S2 — Intelligence has nothing to do with reading speed.

(iii) The argument can be accepted as such, recognized as somehow relevant to the conclusion but may be dismissed as too weak, or of poor quality:

S1 — The President has spoken, the stock market will go up.
S2 — Yes, and what he says goes! (said sarcastically).

The rejection of the argument may lead to a new argumentative question (sub-debate), about the truth, strength or relevance of the former argument.

Turning down the argument does not mean renouncing the conclusion.
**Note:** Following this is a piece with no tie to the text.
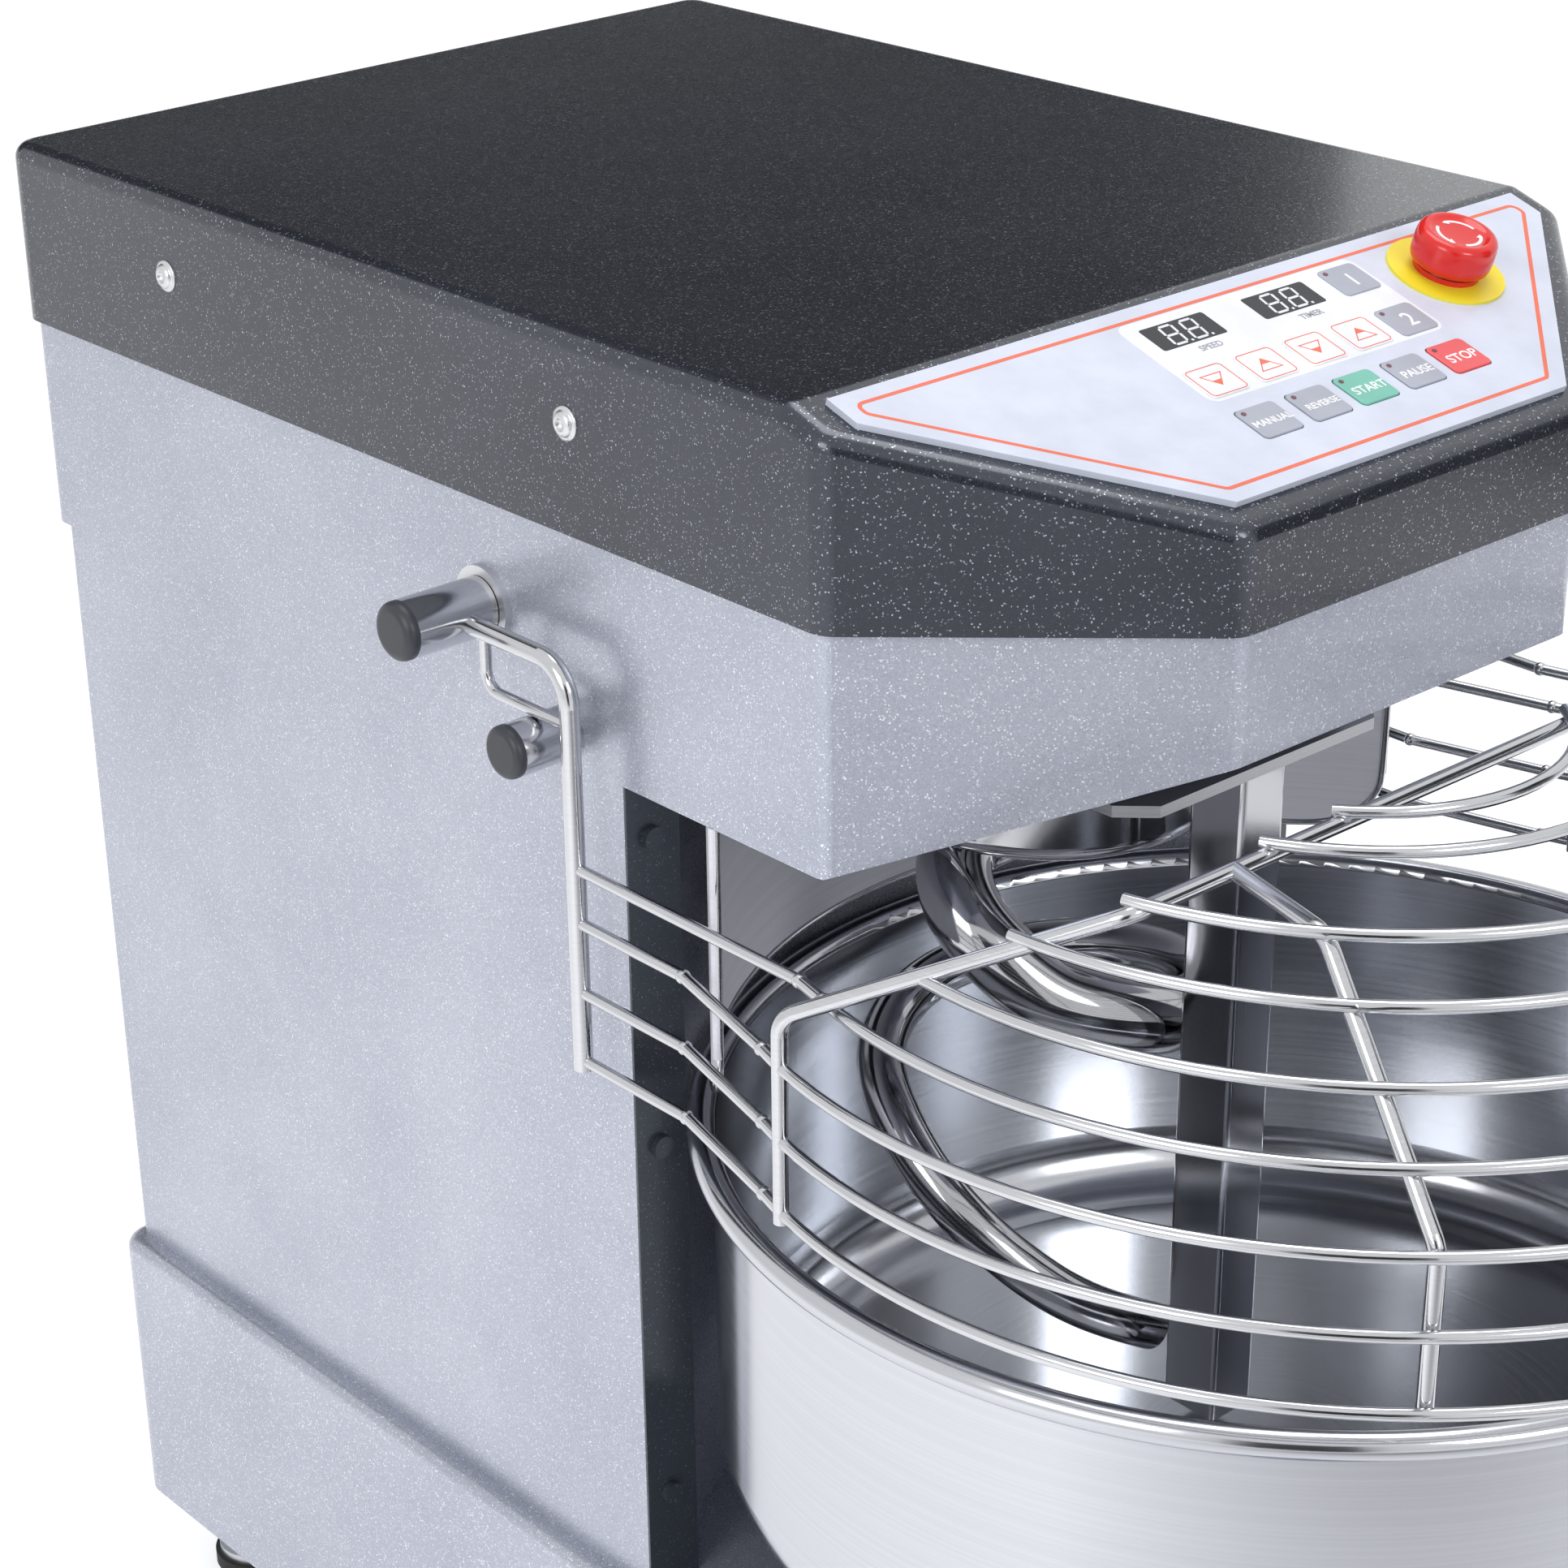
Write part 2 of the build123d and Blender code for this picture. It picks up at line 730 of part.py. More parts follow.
with BuildPart() as hook_bearings:
    for z in hook_bearing_heights:
        with BuildSketch(Plane.XY.offset(z)):
            with Locations((0, hook_y)):
                Circle(bearing_radius)
                Circle(shaft_radius + running_fit, mode=Mode.SUBTRACT)
        extrude(amount=bearing_width)
save(hook_bearings, "hook_bearings")

with BuildPart() as hook_pulley:
    with BuildSketch(Plane.XY.offset(hook_pulley_z)):
        with Locations((0, hook_y)):
            Circle(hook_pulley_radius)
            Circle(shaft_radius, mode=Mode.SUBTRACT)
            with PolarLocations(86, 6):
                Circle(28, mode=Mode.SUBTRACT)
    extrude(amount=hook_pulley_width)
save(hook_pulley, "hook_pulley")

motor_plate_z = head_bottom - 26

with BuildPart() as motor_bracket:
    with BuildSketch(Plane.XY.offset(motor_plate_z)):
        with Locations((0, spiral_motor_y)):
            Rectangle(2 * (column_half_width - sheet), 240)
            Circle(30, mode=Mode.SUBTRACT)
    extrude(amount=8)
save(motor_bracket, "motor_bracket")

with BuildPart() as spiral_motor:
    with BuildSketch(Plane.XY.offset(motor_plate_z - 230)):
        with Locations((0, spiral_motor_y)):
            Circle(88)
    extrude(amount=230)
    with BuildSketch(Plane.XY.offset(motor_plate_z - 190)):
        with Locations((0, spiral_motor_y)):
            with PolarLocations(92, 28):
                Rectangle(12, 4)
    extrude(amount=160)
    with BuildSketch(Plane.XY.offset(motor_plate_z - 60)):
        with Locations((0, spiral_motor_y)):
            Circle(14 + running_fit)
    extrude(amount=60, mode=Mode.SUBTRACT)
save(spiral_motor, "spiral_motor")

with BuildPart() as spiral_motor_pulley:
    with BuildSketch(Plane.XY.offset(hook_pulley_z)):
        with Locations((0, spiral_motor_y)):
            Circle(spiral_motor_pulley_radius)
    extrude(amount=hook_pulley_width)
    with BuildSketch(Plane.XY.offset(motor_plate_z - 50)):
        with Locations((0, spiral_motor_y)):
            Circle(14)
    extrude(amount=hook_pulley_z - motor_plate_z + 50)
save(spiral_motor_pulley, "spiral_motor_pulley")

with BuildPart() as spiral_belt:
    add(
        loop_belt(
            hook_y,
            hook_pulley_radius,
            spiral_motor_y,
            spiral_motor_pulley_radius,
            hook_pulley_width - 6,
            hook_pulley_z + 3,
        )
    )
save(spiral_belt, "spiral_belt")

with BuildPart() as electrical_box:
    with BuildSketch(Plane.XY.offset(head_floor)):
        with Locations((-175, 480)):
            RectangleRounded(120, 80, 4)
    extrude(amount=100)
save(electrical_box, "electrical_box")

# ---- Guard hinge ----
hub_radius = 15.0
hub_end = 296.0
pin_radius = 6.0
stop_hub_y = 52.0
stop_hub_z = head_bottom + 16

with BuildPart() as pivot_pins:
    for side in (-1, 1):
        wall = Plane(origin=(side * head_half_width, 0, 0), x_dir=(0, 1, 0), z_dir=(side, 0, 0))
        with BuildSketch(wall):
            with Locations((hinge_y, side * hinge_z)):
                Circle(20)
        extrude(amount=4)
        with BuildSketch(wall):
            with Locations((hinge_y, side * hinge_z)):
                Circle(pin_radius)
        extrude(amount=hub_end - head_half_width - 5)
save(pivot_pins, "pivot_pins")

with BuildPart() as guard_hub_tubes:
    for side in (-1, 1):
        inner = head_half_width + 4 + clear
        wall = Plane(origin=(side * inner, 0, 0), x_dir=(0, 1, 0), z_dir=(side, 0, 0))
        with BuildSketch(wall):
            with Locations((hinge_y, side * hinge_z)):
                Circle(hub_radius)
                Circle(pin_radius + running_fit, mode=Mode.SUBTRACT)
        extrude(amount=hub_end - inner)
save(guard_hub_tubes, "guard_hub_tubes")

with BuildPart() as guard_hub_caps:
    for side in (-1, 1):
        wall = Plane(origin=(side * hub_end, 0, 0), x_dir=(0, 1, 0), z_dir=(side, 0, 0))
        with BuildSketch(wall):
            with Locations((hinge_y, side * hinge_z)):
                Circle(hub_radius)
        extrude(amount=7)
    fillet(guard_hub_caps.faces().sort_by(Axis.X)[0].edges(), 5)
    fillet(guard_hub_caps.faces().sort_by(Axis.X)[-1].edges(), 5)
save(guard_hub_caps, "guard_hub_caps")

with BuildPart() as stop_hubs:
    for side in (-1, 1):
        wall = Plane(origin=(side * head_half_width, 0, 0), x_dir=(0, 1, 0), z_dir=(side, 0, 0))
        with BuildSketch(wall):
            with Locations((stop_hub_y, side * stop_hub_z)):
                Circle(13.5)
        extrude(amount=35)
save(stop_hubs, "stop_hubs")

with BuildPart() as stop_caps:
    for side in (-1, 1):
        wall = Plane(origin=(side * (head_half_width + 35), 0, 0), x_dir=(0, 1, 0), z_dir=(side, 0, 0))
        with BuildSketch(wall):
            with Locations((stop_hub_y, side * stop_hub_z)):
                Circle(13.5)
        extrude(amount=6)
    fillet(stop_caps.faces().sort_by(Axis.X)[0].edges(), 4)
    fillet(stop_caps.faces().sort_by(Axis.X)[-1].edges(), 4)
save(stop_caps, "stop_caps")


# ---- Guard: welded cage of round rod ----
def front_arc(radius, end_reach, height):
    """A level arc of hoop rod round the front; its ends stop end_reach behind the ring's centre."""
    half_chord = (radius**2 - end_reach**2) ** 0.5
    with BuildPart() as arc:
        with BuildLine() as path:
            ThreePointArc(
                (-half_chord, ring_y + end_reach, height),
                (0, ring_y - radius, height),
                (half_chord, ring_y + end_reach, height),
            )
        with BuildSketch(Plane(path.line @ 0, z_dir=path.line % 0)):
            Circle(hoop_rod / 2)
        sweep()
    return arc.part


def hoop(radius, height, join_reach, splay_reach):
    """A hoop: straight back to the upright rods, splayed out to the round front."""
    join = (radius**2 - join_reach**2) ** 0.5
    with BuildPart() as wire:
        with BuildLine() as path:
            ThreePointArc(
                (-join, ring_y + join_reach, height),
                (0, ring_y - radius, height),
                (join, ring_y + join_reach, height),
            )
        with BuildSketch(Plane(path.line @ 0, z_dir=path.line % 0)):
            Circle(hoop_rod / 2)
        sweep()
        for side in (-1, 1):
            corner = (side * join, ring_y + join_reach, height)
            splay = (side * guard_x, ring_y + splay_reach, height)
            start = (side * guard_x, guard_drop_y, height)
            for near, far in ((start, splay), (splay, corner)):
                run = Vector(*far) - Vector(*near)
                with BuildSketch(Plane(near, z_dir=run)):
                    Circle(hoop_rod / 2)
                extrude(amount=run.length)
                with Locations(far):
                    Sphere(weld_bead)
    return wire.part


rod_foot = hoop_heights[-1] - 5
cage_rods = []
for side in (-1, 1):
    x = side * guard_x
    cage_rods.append(
        rod(
            [(x, hinge_y + 29, hinge_z - 2), (x, guard_drop_y, hinge_z - 2), (x, guard_drop_y, rod_foot)],
            20,
            arm_rod,
        )
    )
    # stiffening rod under the arm, which rests on the stop hub
    rest_z = stop_hub_z + 13.5 + clear + hoop_rod / 2
    cage_rods.append(
        rod(
            [(x, hinge_y - 24, hinge_z - 2), (x, hinge_y - 24, rest_z), (x, guard_drop_y, rest_z)],
            10,
            hoop_rod,
        )
    )

# cross rod: post, slope, straight run in front of the head, slope, post
slant_x = head_half_width - 32
post_x = guard_x + 25
post_y = ring_y + (hoop_radius**2 - post_x**2) ** 0.5
post_top = head_bottom - 45
half_cross = [
    (slant_x, cross_rod_y, cross_rod_height),
    (post_x, post_y, post_top),
    (post_x, post_y, rod_foot),
]
cross_points = [(-px, py, pz) for px, py, pz in reversed(half_cross)] + half_cross
cage_rods.append(rod(cross_points, 14, cross_rod))

# struts that carry the rings, from the cross rod over the shoulder to the hoops
strut_radius = hoop_radius - hoop_rod / 2 - cross_rod / 2 + 1
strut_foot_x = 196.5
strut_foot_y = ring_y - (strut_radius**2 - strut_foot_x**2) ** 0.5
for side in (-1, 1):
    cage_rods.append(
        rod(
            [
                (side * 150, cross_rod_y, cross_rod_height),
                (side * 170, cross_rod_y - 68, cross_rod_height + 1),
                (side * strut_foot_x, strut_foot_y, hoop_heights[0]),
                (side * strut_foot_x, strut_foot_y, rod_foot),
            ],
            [18, 15],
            cross_rod,
        )
    )

for height in hoop_heights:
    cage_rods.append(hoop(hoop_radius, height, 95.0, 173.0))
cage_rods.append(hoop(top_hoop_radius, top_hoop_height, 70.0, 91.0))
# rings over the shoulder: radius, how far their ends reach behind the ring centre, height
ring_reach = cross_rod_y - ring_y + 4
rings = (
    (hoop_radius - 200, ring_reach, cross_rod_height + 5.5),
    (hoop_radius - 159, ring_reach, cross_rod_height + 5.5),
    (hoop_radius - 82, ring_reach + 3, cross_rod_height + 4),
    (hoop_radius - 63, ring_reach + 44, cross_rod_height - 19),
    (hoop_radius - 41, ring_reach + 83, cross_rod_height - 45),
)
for radius, end_reach, height in rings:
    cage_rods.append(front_arc(radius, end_reach, height))

with BuildPart() as guard_cage:
    for piece in cage_rods:
        add(piece)
    # the arms are cut round where they are welded to the hub tubes
    with BuildSketch(Plane.YZ):
        with Locations((hinge_y, hinge_z)):
            Circle(hub_radius)
    extrude(amount=400, both=True, mode=Mode.SUBTRACT)
save(guard_cage, "guard_cage")

# ---- Control panel on the facet ----
panel_thickness = 3.0
key_width = 25.0
key_height = 22.0
key_gap = clear
key_lift = 0.8
key_thickness = 3.0
key_rows = {"upper": -33.7, "middle": -70.6, "lower": -104.0}
key_places = {
    "speed_one_key": (80.0, key_rows["upper"]),
    "speed_two_key": (80.0, key_rows["middle"]),
    "first_timer_down_key": (-50.0, key_rows["middle"]),
    "first_timer_up_key": (-17.0, key_rows["middle"]),
    "second_timer_down_key": (16.0, key_rows["middle"]),
    "second_timer_up_key": (48.0, key_rows["middle"]),
    "manual_key": (-50.0, key_rows["lower"]),
    "reverse_key": (-17.0, key_rows["lower"]),
    "start_key": (15.0, key_rows["lower"]),
    "pause_key": (48.0, key_rows["lower"]),
    "stop_key": (80.0, key_rows["lower"]),
}
display_places = [(-34.0, key_rows["upper"]), (34.0, key_rows["upper"])]
display_width = 42.0
display_height = 18.0

with BuildPart() as control_panel:
    with BuildSketch(facet):
        with BuildLine():
            Polyline((-230, -8), (-230, -28), (-112, -144), (112, -144), (230, -28), (230, -8), close=True)
        make_face()
        with Locations(*key_places.values()):
            RectangleRounded(key_width + 2 * key_gap, key_height + 2 * key_gap, 3, mode=Mode.SUBTRACT)
        with Locations(*display_places):
            RectangleRounded(display_width, display_height, 1.5, mode=Mode.SUBTRACT)
        with Locations(e_stop_place):
            Circle(e_stop_barrel, mode=Mode.SUBTRACT)
    extrude(amount=panel_thickness)
save(control_panel, "control_panel")

with BuildPart() as display_windows:
    with BuildSketch(facet):
        with Locations(*display_places):
            RectangleRounded(display_width, display_height, 1.5)
    extrude(amount=panel_thickness)
save(display_windows, "display_windows")

for key_name, key_place in key_places.items():
    with BuildPart() as key:
        with BuildSketch(facet.offset(key_lift)):
            with Locations(key_place):
                RectangleRounded(key_width, key_height, 3)
        extrude(amount=key_thickness)
        fillet(key.faces().sort_by(Axis((0, 0, 0), facet.z_dir))[-1].edges(), 0.6)
    save(key, key_name)

# ---- Emergency stop ----
disc_thickness = 1.5
collar_height = 3.0
stem_radius = 6.0
stop_travel = 4.0

with BuildPart() as e_stop_disc:
    with BuildSketch(facet.offset(panel_thickness)):
        with Locations(e_stop_place):
            Circle(29)
            Circle(e_stop_barrel, mode=Mode.SUBTRACT)
    extrude(amount=disc_thickness)
save(e_stop_disc, "e_stop_disc")

with BuildPart() as e_stop_body:
    with BuildSketch(facet.offset(-45)):
        with Locations(e_stop_place):
            Circle(e_stop_barrel)
    extrude(amount=45 + panel_thickness + disc_thickness)
    with BuildSketch(facet.offset(panel_thickness + disc_thickness)):
        with Locations(e_stop_place):
            Circle(15)
    extrude(amount=collar_height)
    with BuildSketch(facet.offset(-40)):
        with Locations(e_stop_place):
            Circle(stem_radius + running_fit)
    extrude(amount=80, mode=Mode.SUBTRACT)
save(e_stop_body, "e_stop_body")

head_underside = panel_thickness + disc_thickness + collar_height + stop_travel + clear

with BuildPart() as e_stop_head:
    with BuildSketch(facet.offset(head_underside)):
        with Locations(e_stop_place):
            Circle(20)
    extrude(amount=13)
    fillet(e_stop_head.faces().sort_by(Axis((0, 0, 0), facet.z_dir))[-1].edges(), 6)
    with BuildSketch(facet.offset(-30)):
        with Locations(e_stop_place):
            Circle(stem_radius)
    extrude(amount=head_underside + 30)
save(e_stop_head, "e_stop_head")
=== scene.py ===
# %% [markdown]
# A floor-standing spiral dough mixer. The frame below holds every metal part at its real size;
# this file gives the parts their paint and polish, adds the small things that are printed or
# pressed on them, and lights them on a pale floor.

# %% Load the frame
from math import asin, cos, pi, radians, sin, tau

import bmesh
import bpy
from mathutils import Matrix, Vector


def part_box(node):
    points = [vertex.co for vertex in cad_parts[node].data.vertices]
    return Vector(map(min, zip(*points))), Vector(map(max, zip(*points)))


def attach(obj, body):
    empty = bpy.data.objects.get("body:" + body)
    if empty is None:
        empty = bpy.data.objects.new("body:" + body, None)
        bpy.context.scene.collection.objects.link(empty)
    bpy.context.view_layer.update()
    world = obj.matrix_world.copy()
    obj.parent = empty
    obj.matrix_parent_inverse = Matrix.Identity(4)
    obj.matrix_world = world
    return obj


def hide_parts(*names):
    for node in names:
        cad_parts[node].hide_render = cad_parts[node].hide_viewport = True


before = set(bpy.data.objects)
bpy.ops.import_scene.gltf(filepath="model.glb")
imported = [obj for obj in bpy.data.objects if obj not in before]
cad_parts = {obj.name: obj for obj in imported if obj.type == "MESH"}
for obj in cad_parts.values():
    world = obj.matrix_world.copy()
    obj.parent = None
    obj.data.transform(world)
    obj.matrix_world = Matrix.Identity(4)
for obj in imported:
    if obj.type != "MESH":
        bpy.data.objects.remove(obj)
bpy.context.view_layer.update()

# %% [markdown]
# Places are read from the frame's boxes, so that a piece follows its part if the part is resized.

# %% Reading places from the frame
MM = 0.001


def box_corners(node):
    """Lowest and highest corner of a node's box, in metres."""
    low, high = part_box(node)
    return Vector(low), Vector(high)


def box_centre(node):
    """Middle of a node's box, in metres."""
    low, high = box_corners(node)
    return (low + high) / 2


bowl_axis = box_centre("bowl")
bowl_low, bowl_high = box_corners("bowl")
print("bowl diameter", round((bowl_high - bowl_low).x, 3))

# %% [markdown]
# The camera stands at the left front, a little above the head, with a long lens, so the sides of
# the cabinet stay nearly parallel. A small shift of the frame puts the panel at the top right.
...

This is often the case in factual argumentation:

S1 — Peter will surely arrive on Tuesday, he wants to be there for Paul’s birthday.
S2 — Paul’s birthday is on Monday, but sure, Peter will arrive on Tuesday, I bought him his flight tickets.

Nonetheless, in ideological debates, only the most ascetic arguers will refute questionable or bad arguments made in favor of conclusions which they consider to be good or virtuous.

1.2 Turning down the backing

The backing invoked, implicitly or not, is declared false:

S1 — Pedro was born in the Malvinas Islands, so he is an Argentine citizen
S2 — The Falkland Islands are British territory.

The adverbs exaclty, precisely (not) can substitute one backing to another (Ducrot & al., 1982), S. Orientation:

S1 — Noodles for dinner!
S2 — Again! We had noodles for lunch!
S1 — Exactly, we need to finish the leftovers, we don’t want to waste food.

The resulting stasis is produced by the conflict of two topoi:

Dietary, or gustatory pleasure principle: « you have to vary one’s diet« .
Economy principle, against the waste « food should not be thrown« .

1.3 Turning down the conclusion

Conclusions may be dismissed even though some validity is granted to the argument:

S1 — Cannabis should be legalized; the taxes will pay off the National Health Service deficit
S2 — It will certainly increase tax revenues, but it will further increase the number of drug addicts. The prohibition must be maintained.

The counter-argumentation establishes a counter-conclusion leaving the argument it opposes intact, S. Counter-argumentation.

2. Weak refutation protecting the claim

By generalizing of the law of weakness, a weak refutation confirms the attacked position, S. Scale. This principle applies to various interpretative schemes, whose analysis must take into account the whole corpus produced by the argumentative question.

(i) Weak refutation of a poorly re-constructed attacked position

The wise man concludes that the refutation is not worth much, to say nothing of its author, and the problem remains intact.

(ii) Weak refutation of an outstanding exposition of the attacked position

The conclusion is that the attacked position is reinforced by this attempt at refutation. The interpretive calculation is based on the fact that the arguer is qualified.

— The poor refutation is standard, while the quality of the exposition, clearly indicates a good arguer. Since the given refutation is taken to be the best possible (according to Grice’s maxims), and since it is weak or even ridiculous, the conclusion will be that, “since even such an arguer finds nothing else to say, then, the criticized position must actually be correct”, even if this derivation is ad ignorantiam, S. Counter-argumentation.

— The poor refutation is bizarre. It contains obvious errors alerting the careful reader; there is a contrast between the quality and care of the exposition and the scanty character of the refutation. Moreover, this refutation is not put forward in the usual argumentative style of the author. For example, a fine theologian develops in a dialectical and detailed manner, a position condemned by the official authorities of his religion, and refutes it only by arguments drawn from various authorities (which the reader may be aware are considered questionable), so the careful reader is led to think that this oddity is strategic. The speech is apparently refuted, only to be better asserted in reality, the negation serving then to cover the author. This case of indirectness has been theorized by Strauss (1953). If, under special historical, social, or religious circumstances, a discourse is banned, it is nevertheless possible to give it a voice under the cover of its refutation, the negation then serving to protect the speaker from tyrannical authorities.

This strategy of confirmation, or argumentation by weak refutation, is dangerous to maintain. The authorities are not necessarily naive nor uninformed, and they may be well aware of the intended purpose of the pseudo refutation, which will be rightly interpreted as a denial of a belief which is actually held by the speaker: “How can you so be such an expert about heterodox positions and such a fool when dealing with orthodoxy?”.

Such a strategy, based on the opacity of the writer’s intentions, presupposes a double argumentative address, the real intentions can be captured only by a careful reader, while they remain unknown to the hasty reader, who appreciates the weak refutation because it can be easily understood, absorbed and repeated, S. Strategy.

3. Refutation and counter-discourse

The concept of refutation is defined at the very general level of the challenged argumentation. The counter-discourse approach specifies the possible rebuttal strategies according to the specific argument pattern (testimony, authority, definition, induction, causal claim, etc.). The argument pattern is flanked by a counter-pattern, an integral part of the form and substance of the argument considered.

In the Skeptical philosophical style, such a counter-discourses can also be directed at the argumentative type itself, as a general discourse, “against authority, analogy, causality, etc.”, which rejects a priori all forms of argument from authority, etc.